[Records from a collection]
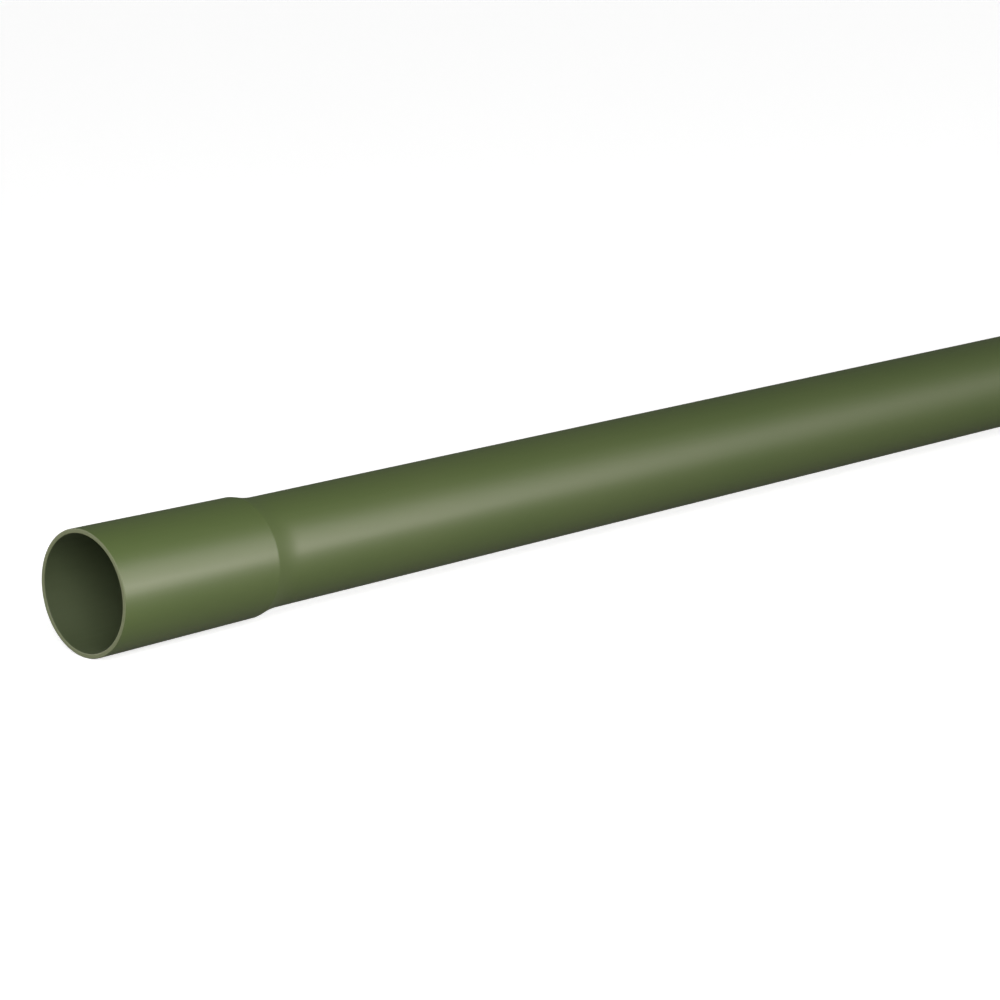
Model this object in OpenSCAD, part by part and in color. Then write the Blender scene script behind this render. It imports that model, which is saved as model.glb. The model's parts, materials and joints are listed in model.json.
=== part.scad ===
// Rigid PVC electrical conduit, one length of thin-wall tube with a socket belled on one end.
// The tube lies level along +X with +Z up. The origin is on its axis at the socket's seat,
// where the straight bore ends and the shoulder begins. The mouth is at -X, the plain end at +X.
// Sizes are in millimetres.

/* [Tube] */
// Overall length, from the socket's mouth to the plain end
conduit_length = 3000; // [300:10:6000]
// Outside diameter of the tube
tube_od = 33.4; // [16:0.1:60.4]
// Wall of the tube
tube_wall = 1.52; // [1:0.02:4]
// Radius that takes the edge off the cut ends, inside and outside
edge_round = 0.3; // [0.1:0.05:0.4]

/* [Socket] */
// Depth of the socket, from the mouth to the seat
socket_depth = 58; // [30:1:150]
// Length of the straight bore next to the seat
seat_length = 23; // [5:1:25]
// Radial clearance round an inserted tube in the straight bore
seat_clearance = 0.2; // [0.05:0.05:0.5]
// Radial clearance round an inserted tube at the mouth, where the bore flares
mouth_clearance = 0.6; // [0.5:0.05:1.5]
// Length of the shoulder between the socket and the tube
shoulder_length = 10; // [5:0.1:20]

/* [Belling] */
// How much the belling thins the tube's wall at the mouth
mouth_thinning = 0.12; // [0:0.01:0.2]
// How much the belling thins the tube's wall at the seat
seat_thinning = 0.27; // [0:0.01:0.4]

/* [Hidden] */

conduit_colour = "#485a32";
round_steps = 4;
shoulder_steps = 12;
shoulder_skew = 1.67;

tube_or = tube_od / 2;
tube_ir = tube_or - tube_wall;
seat_ir = tube_or + seat_clearance;
seat_or = seat_ir + tube_wall - seat_thinning;
mouth_ir = tube_or + mouth_clearance;
mouth_or = mouth_ir + tube_wall - mouth_thinning;
mouth_x = -socket_depth;
end_x = conduit_length - socket_depth;

// Points are [radius, distance along the axis].
function round_corner(r, x, from, to) = [
    for (i = [0 : round_steps])
        let (a = from + (to - from) * i / round_steps)
            [r + edge_round * cos(a), x + edge_round * sin(a)]
];

// An S-curve from one radius to the other, level where it leaves each of them. It turns in
// briskly at the seat and runs out slowly into the tube.
function shoulder_curve(r_seat, r_tube) = [
    for (i = [0 : shoulder_steps])
        let (t = i / shoulder_steps, s = (1 - cos(180 * t)) / 2)
            [r_seat + (r_tube - r_seat) * s, shoulder_length * pow(t, shoulder_skew)]
];

function reversed(points) = [for (i = [len(points) - 1 : -1 : 0]) points[i]];

// Up the outside from the mouth to the plain end, then back down the bore.
function wall_section() = concat(
    round_corner(mouth_or - edge_round, mouth_x + edge_round, -90, 0),
    shoulder_curve(seat_or, tube_or),
    round_corner(tube_or - edge_round, end_x - edge_round, 0, 90),
    round_corner(tube_ir + edge_round, end_x - edge_round, 90, 180),
    reversed(shoulder_curve(seat_ir, tube_ir)),
    [[seat_ir, -seat_length]],
    round_corner(mouth_ir + edge_round, mouth_x + edge_round, 180, 270)
);

module conduit() {
    color(conduit_colour)
        rotate([0, 90, 0])
            rotate_extrude($fn = 96)
                polygon(wall_section());
}

conduit();
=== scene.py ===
import json
import math

import bpy
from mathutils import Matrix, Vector

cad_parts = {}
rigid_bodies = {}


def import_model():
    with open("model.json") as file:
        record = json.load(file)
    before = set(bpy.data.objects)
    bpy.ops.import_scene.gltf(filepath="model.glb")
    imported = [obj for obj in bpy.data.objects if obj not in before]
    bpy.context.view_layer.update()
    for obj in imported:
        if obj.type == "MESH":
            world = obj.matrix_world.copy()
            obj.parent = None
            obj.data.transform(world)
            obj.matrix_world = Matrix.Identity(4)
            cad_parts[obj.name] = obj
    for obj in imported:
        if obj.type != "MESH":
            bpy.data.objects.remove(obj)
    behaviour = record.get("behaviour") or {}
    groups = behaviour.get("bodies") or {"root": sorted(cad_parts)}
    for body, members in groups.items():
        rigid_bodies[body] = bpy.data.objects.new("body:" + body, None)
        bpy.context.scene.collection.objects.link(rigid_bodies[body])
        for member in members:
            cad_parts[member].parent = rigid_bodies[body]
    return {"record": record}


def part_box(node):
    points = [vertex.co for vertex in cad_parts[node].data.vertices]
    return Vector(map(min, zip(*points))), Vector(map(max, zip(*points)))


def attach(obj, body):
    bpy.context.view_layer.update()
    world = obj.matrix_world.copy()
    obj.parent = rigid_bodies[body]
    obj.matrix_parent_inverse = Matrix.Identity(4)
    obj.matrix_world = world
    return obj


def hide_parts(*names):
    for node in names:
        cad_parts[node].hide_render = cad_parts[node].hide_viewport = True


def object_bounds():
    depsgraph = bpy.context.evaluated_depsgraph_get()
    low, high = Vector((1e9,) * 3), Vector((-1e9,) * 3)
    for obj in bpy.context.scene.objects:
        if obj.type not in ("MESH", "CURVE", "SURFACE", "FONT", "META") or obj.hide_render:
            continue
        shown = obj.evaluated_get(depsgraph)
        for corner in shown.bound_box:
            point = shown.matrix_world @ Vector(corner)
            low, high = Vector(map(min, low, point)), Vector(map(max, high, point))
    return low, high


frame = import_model()
cadLow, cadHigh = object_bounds()
mounts = {mount["name"]: mount for mount in frame["record"]["mounts"]}
mm = 0.001


def linearColour(hexCode):
    parts = [int(hexCode[i:i + 2], 16) / 255 for i in (1, 3, 5)]
    return [c / 12.92 if c <= 0.04045 else ((c + 0.055) / 1.055) ** 2.4 for c in parts] + [1]


def addNode(tree, kind, inputs=None, **settings):
    node = tree.nodes.new(kind)
    for name, value in settings.items():
        setattr(node, name, value)
    for name, value in (inputs or {}).items():
        if isinstance(value, bpy.types.NodeSocket):
            tree.links.new(value, node.inputs[name])
        else:
            node.inputs[name].default_value = value
    return node


def newMaterial(name):
    material = bpy.data.materials.new(name)
    material.use_nodes = True
    material.node_tree.nodes.clear()
    return material, material.node_tree


def deselectAll():
    for item in bpy.context.view_layer.objects:
        item.select_set(False)


def directionTo(turn, rise):
    turn, rise = math.radians(turn), math.radians(rise)
    level = math.cos(rise)
    return Vector((math.sin(turn) * level, -math.cos(turn) * level, math.sin(rise)))


# Camera: a long lens that looks down the tube's length from the socket's end
camera = {
    "lens": 115.2,
    "azimuth": -46.26,  # degrees round from the front
    "elevation": 12.86,  # degrees above the horizon
    "distance": 1016.7 * mm,
    "aim": (111.2 * mm, 0, -0.9 * mm),
}


def makeCamera():
    deselectAll()
    back = directionTo(camera["azimuth"], camera["elevation"])
    bpy.ops.object.camera_add(location=Vector(camera["aim"]) + back * camera["distance"])
    made = bpy.context.object
    made.rotation_euler = back.to_track_quat("Z", "Y").to_euler()
    made.data.lens = camera["lens"]
    made.data.clip_start = 10 * mm
    bpy.context.scene.camera = made


# The conduit: one turned body, drawn as rings round the axis from the mouth over the outside to
# the plain end and back through the bore
conduit = {
    "sides": 128,
    "mouthWall": 1.4 * mm,
    "seatWall": 1.25 * mm,
    "lipSteps": 6,
    "shoulderSteps": 20,
    "shoulderSkew": 1.67,  # it turns in briskly at the seat and runs out slowly into the tube
    "bandLength": 150 * mm,  # the straight tube is divided about this often
    "weldGap": 0.01 * mm,  # the last ring lies on the first and is joined to it
    "cutFacing": 0.7,  # a face is sawn, and takes the paler colour with its painted highlight, if it looks along the tube by more than this
}


def lipArc(x, radius, rounding, start, end):
    steps = conduit["lipSteps"]
    angles = [math.radians(start + (end - start) * i / steps) for i in range(steps + 1)]
    return [(x + rounding * math.sin(a), radius + rounding * math.cos(a)) for a in angles]


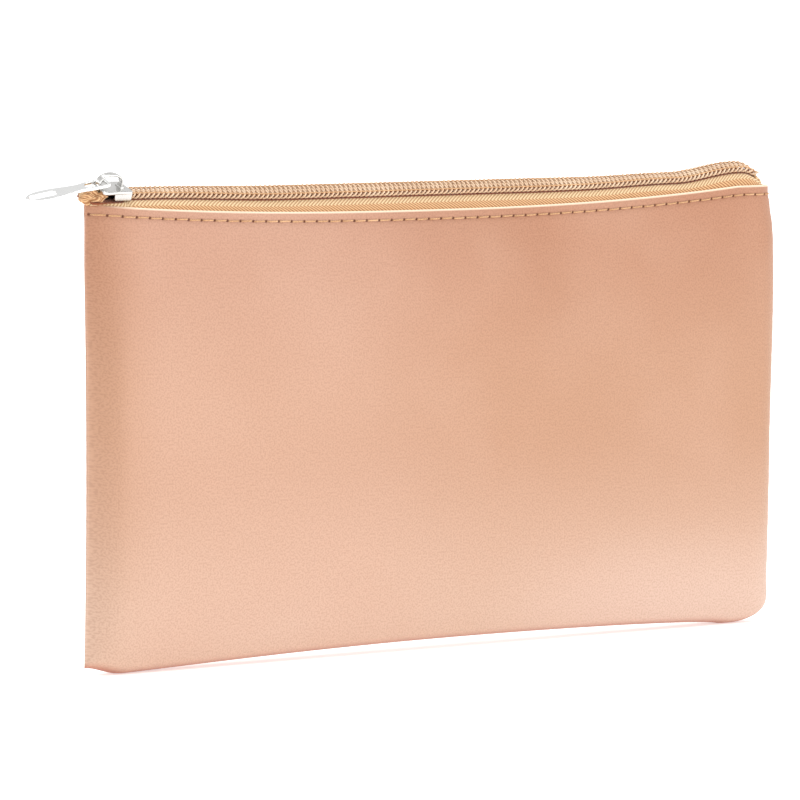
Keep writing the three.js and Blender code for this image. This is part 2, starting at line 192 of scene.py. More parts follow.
def sweep(path, ring, reference):
    """Points and faces of a closed bar: a ring of (side, up) offsets carried along a path."""
    path = np.asarray(path, float)
    ring = np.asarray(ring, float)
    side, up = side_and_up(path, reference)
    if ring.ndim == 2:
        ring = np.broadcast_to(ring, (len(path),) + ring.shape)
    points = path[:, None] + ring[..., :1] * side[:, None] + ring[..., 1:] * up[:, None]
    count = ring.shape[1]
    faces = grid_quads(len(path), count, wrap=True)
    faces.append(list(range(count))[::-1])
    faces.append(list(range((len(path) - 1) * count, len(path) * count)))
    return points.reshape(-1, 3), faces


def circle(radius, sides):
    angles = np.arange(sides) * 2 * math.pi / sides
    return np.stack([radius * np.cos(angles), radius * np.sin(angles)], axis=-1)


def gathered(parts):
    """Several (points, faces) as one."""
    points, faces, start = [], [], 0
    for some_points, some_faces in parts:
        points.append(some_points)
        faces += [[i + start for i in face] for face in some_faces]
        start += len(some_points)
    return np.concatenate(points), faces


def rope(path, radius, twist, reference, sides=6):
    """A two-ply thread along a path: each ply winds round it once in every twist millimetres."""
    path = np.asarray(path, float)
    length = np.concatenate([[[0]], np.cumsum(lengths(np.diff(path, axis=0)), axis=0)])
    side, up = side_and_up(path, reference)
    plies = []
    for start in (0, math.pi):
        angle = start + 2 * math.pi * length / twist
        centre = path + 0.46 * radius * (np.cos(angle) * side + np.sin(angle) * up)
        plies.append(sweep(centre, circle(0.62 * radius, sides), reference))
    return gathered(plies)


# ---- shape of a wall ----


def low_edge(x):
    """Height of the bottom outline: it stands near both corners and bows up between them. The left corner is
    nearly square and the right one round."""
    from_side = HALF_WIDTH - np.abs(x)
    left = LEFT_CORNER[1] * (1 - smoothstep(from_side / LEFT_CORNER[0]))
    inside = 1 - np.clip(from_side / RIGHT_CORNER[0], 0, 1)
    right = RIGHT_CORNER[1] * (1 - np.sqrt(1 - inside**2))
    reach = np.where(x < BOW_X, 136.0, 110.0)
    shape = np.where(x < BOW_X, 1.2, 0.6)
    bow = FOOT_BOW * np.maximum(1 - ((x - BOW_X) / reach) ** 2, 0) ** shape
    return np.where(x < 0, left, right) + bow


def top_edge(wall, x):
    left = (np.minimum(np.abs(x), SAG_END[0]) / SAG_END[0]) ** SAG_POWER[0]
    right = (np.minimum(np.abs(x), SAG_END[1]) / SAG_END[1]) ** SAG_POWER[1]
    return END_HEIGHT - TOP_SAG[wall] * (1 - np.where(x < 0, left, right))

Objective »
Print only the lines from the top of the data above down to the line holding "shoulder_length = 10; // [5:0.1:20]", inclusive.

Full output »
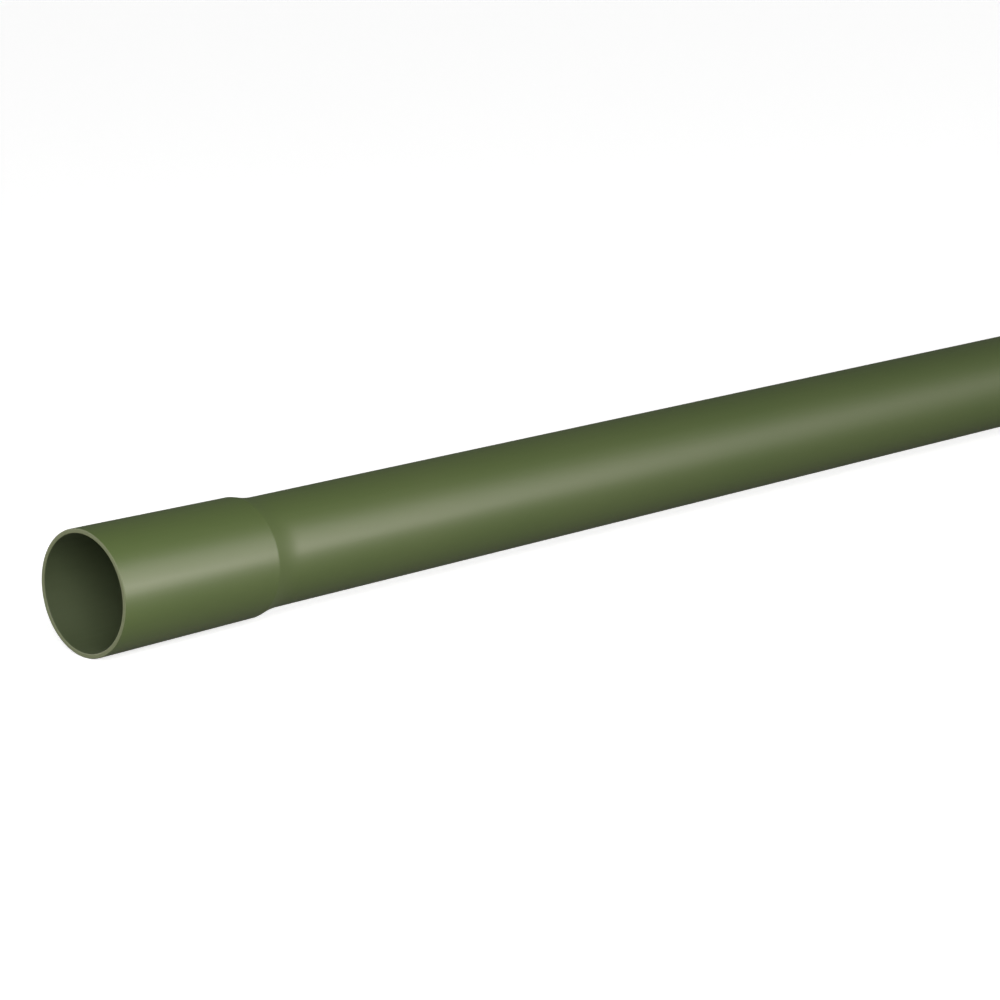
Model this object in OpenSCAD, part by part and in color. Then write the Blender scene script behind this render. It imports that model, which is saved as model.glb. The model's parts, materials and joints are listed in model.json.
=== part.scad ===
// Rigid PVC electrical conduit, one length of thin-wall tube with a socket belled on one end.
// The tube lies level along +X with +Z up. The origin is on its axis at the socket's seat,
// where the straight bore ends and the shoulder begins. The mouth is at -X, the plain end at +X.
// Sizes are in millimetres.

/* [Tube] */
// Overall length, from the socket's mouth to the plain end
conduit_length = 3000; // [300:10:6000]
// Outside diameter of the tube
tube_od = 33.4; // [16:0.1:60.4]
// Wall of the tube
tube_wall = 1.52; // [1:0.02:4]
// Radius that takes the edge off the cut ends, inside and outside
edge_round = 0.3; // [0.1:0.05:0.4]

/* [Socket] */
// Depth of the socket, from the mouth to the seat
socket_depth = 58; // [30:1:150]
// Length of the straight bore next to the seat
seat_length = 23; // [5:1:25]
// Radial clearance round an inserted tube in the straight bore
seat_clearance = 0.2; // [0.05:0.05:0.5]
// Radial clearance round an inserted tube at the mouth, where the bore flares
mouth_clearance = 0.6; // [0.5:0.05:1.5]
// Length of the shoulder between the socket and the tube
shoulder_length = 10; // [5:0.1:20]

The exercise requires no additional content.